#### EXERCISE DESCRIPTION:
From the listing below, select every line where the word "follow" appears.

#### EXERCISE INPUT:
▬▬▬▬▬▬▬▬▬▬

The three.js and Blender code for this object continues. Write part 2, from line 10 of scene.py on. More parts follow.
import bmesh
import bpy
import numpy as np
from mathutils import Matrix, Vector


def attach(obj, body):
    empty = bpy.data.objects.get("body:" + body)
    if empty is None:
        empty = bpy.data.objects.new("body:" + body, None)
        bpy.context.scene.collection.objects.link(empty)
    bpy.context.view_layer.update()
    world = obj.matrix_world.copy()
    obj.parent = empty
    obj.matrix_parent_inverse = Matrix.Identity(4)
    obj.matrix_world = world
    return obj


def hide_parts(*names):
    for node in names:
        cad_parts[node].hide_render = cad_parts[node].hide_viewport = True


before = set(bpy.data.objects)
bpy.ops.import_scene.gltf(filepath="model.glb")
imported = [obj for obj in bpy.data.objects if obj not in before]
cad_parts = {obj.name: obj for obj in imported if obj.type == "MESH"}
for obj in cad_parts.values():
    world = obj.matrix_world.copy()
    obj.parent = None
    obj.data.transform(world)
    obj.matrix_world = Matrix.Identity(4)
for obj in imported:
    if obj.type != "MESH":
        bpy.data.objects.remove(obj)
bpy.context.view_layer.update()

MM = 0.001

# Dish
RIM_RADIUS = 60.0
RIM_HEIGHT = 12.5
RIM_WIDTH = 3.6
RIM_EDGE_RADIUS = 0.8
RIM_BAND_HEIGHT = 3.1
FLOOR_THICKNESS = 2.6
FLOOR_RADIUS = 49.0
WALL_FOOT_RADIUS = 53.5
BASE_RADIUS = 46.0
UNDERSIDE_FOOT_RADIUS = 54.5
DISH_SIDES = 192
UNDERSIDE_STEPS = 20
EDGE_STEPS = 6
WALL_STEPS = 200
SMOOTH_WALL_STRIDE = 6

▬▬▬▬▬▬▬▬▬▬

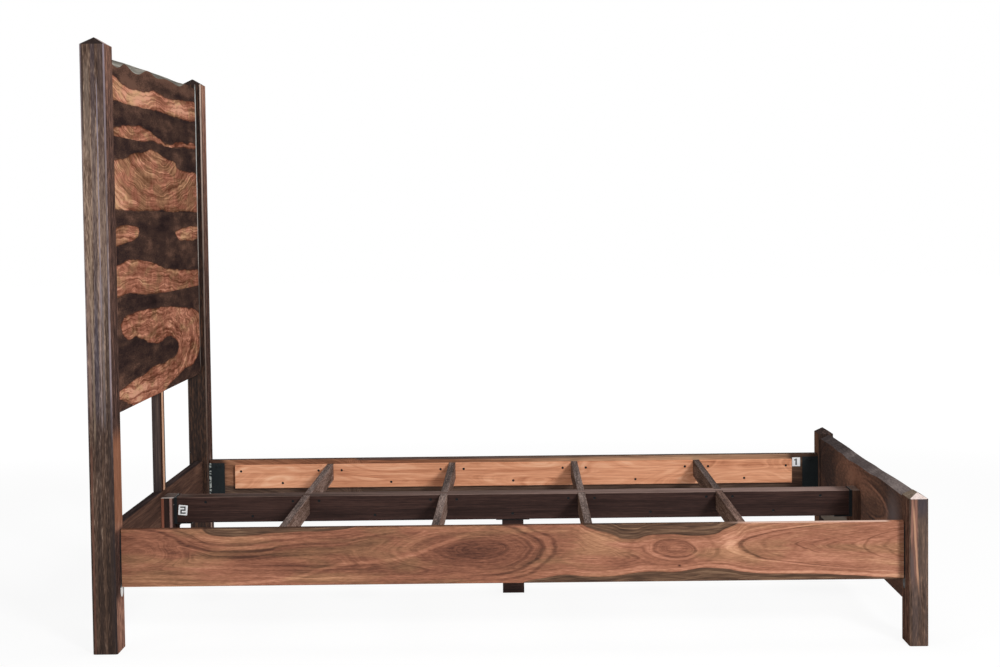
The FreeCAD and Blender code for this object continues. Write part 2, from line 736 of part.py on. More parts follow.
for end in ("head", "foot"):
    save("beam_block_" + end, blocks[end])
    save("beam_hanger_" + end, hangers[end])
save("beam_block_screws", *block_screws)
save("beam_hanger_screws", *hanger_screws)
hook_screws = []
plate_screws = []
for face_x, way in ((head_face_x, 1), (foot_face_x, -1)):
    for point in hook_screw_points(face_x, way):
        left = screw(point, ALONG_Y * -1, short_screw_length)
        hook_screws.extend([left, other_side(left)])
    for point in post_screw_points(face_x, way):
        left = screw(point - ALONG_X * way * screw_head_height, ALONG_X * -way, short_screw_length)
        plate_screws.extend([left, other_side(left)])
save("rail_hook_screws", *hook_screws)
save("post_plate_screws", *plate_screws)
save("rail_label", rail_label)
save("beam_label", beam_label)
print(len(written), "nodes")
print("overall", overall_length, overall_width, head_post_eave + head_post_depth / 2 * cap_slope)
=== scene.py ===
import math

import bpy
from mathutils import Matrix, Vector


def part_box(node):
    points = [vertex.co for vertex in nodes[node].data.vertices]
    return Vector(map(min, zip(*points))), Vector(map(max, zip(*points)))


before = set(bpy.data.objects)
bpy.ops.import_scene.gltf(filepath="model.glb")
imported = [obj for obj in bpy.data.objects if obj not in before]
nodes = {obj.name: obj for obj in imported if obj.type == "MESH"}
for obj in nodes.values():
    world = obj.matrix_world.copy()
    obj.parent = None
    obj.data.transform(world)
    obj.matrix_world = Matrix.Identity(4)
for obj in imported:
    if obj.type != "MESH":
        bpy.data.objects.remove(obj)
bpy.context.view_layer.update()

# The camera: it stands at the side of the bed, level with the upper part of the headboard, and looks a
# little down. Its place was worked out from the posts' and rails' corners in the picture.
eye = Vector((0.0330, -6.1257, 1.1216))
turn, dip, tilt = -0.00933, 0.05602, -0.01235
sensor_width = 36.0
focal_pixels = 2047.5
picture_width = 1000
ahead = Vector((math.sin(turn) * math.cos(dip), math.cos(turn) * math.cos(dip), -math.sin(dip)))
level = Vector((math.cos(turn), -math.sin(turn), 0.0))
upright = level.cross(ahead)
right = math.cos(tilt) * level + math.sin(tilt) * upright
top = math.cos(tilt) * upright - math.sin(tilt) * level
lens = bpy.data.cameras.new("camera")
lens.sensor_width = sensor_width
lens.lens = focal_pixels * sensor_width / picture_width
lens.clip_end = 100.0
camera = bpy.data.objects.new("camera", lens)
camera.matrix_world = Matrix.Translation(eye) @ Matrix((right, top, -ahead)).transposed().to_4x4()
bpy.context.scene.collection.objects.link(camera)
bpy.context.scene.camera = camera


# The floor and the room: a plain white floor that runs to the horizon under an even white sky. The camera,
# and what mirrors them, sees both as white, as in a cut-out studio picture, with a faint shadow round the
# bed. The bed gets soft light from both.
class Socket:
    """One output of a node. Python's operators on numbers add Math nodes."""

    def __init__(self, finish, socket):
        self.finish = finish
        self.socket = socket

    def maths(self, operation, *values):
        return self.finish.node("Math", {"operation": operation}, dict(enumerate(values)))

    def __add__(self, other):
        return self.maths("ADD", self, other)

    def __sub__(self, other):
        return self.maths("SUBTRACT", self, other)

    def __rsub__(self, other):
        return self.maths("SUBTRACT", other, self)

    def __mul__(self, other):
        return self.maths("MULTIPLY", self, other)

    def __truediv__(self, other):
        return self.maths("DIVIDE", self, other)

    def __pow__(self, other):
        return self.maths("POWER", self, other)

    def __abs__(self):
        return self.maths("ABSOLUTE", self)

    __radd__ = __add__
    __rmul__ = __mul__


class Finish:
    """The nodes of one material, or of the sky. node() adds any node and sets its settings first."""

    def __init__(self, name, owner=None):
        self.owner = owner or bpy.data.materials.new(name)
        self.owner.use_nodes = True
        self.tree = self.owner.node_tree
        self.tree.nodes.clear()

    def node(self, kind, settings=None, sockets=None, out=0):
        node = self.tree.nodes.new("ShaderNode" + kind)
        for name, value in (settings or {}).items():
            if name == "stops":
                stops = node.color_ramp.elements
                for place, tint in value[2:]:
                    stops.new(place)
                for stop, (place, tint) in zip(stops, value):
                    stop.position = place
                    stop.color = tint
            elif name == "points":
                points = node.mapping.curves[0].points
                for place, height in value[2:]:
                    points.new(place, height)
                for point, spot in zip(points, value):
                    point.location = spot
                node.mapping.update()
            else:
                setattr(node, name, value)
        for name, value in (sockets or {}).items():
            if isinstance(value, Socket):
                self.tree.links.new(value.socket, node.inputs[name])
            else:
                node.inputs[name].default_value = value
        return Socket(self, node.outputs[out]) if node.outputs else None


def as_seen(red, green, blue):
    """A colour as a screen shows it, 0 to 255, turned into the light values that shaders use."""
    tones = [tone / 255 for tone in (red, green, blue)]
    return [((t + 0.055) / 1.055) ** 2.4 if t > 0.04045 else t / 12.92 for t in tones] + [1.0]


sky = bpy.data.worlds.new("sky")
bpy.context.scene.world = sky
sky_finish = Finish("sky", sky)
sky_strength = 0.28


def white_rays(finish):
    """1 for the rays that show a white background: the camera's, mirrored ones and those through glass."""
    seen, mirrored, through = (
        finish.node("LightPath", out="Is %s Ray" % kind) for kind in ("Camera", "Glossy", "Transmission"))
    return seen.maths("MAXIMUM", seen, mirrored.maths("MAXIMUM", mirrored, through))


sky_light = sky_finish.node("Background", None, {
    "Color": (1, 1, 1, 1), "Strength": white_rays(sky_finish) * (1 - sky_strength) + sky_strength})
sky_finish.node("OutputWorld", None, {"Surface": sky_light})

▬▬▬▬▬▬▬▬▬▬

#### PROBLEM SOLUTION:
The three.js and Blender code for this object continues. Write part 2, from line 10 of scene.py on. More parts follow.
The FreeCAD and Blender code for this object continues. Write part 2, from line 736 of part.py on. More parts follow.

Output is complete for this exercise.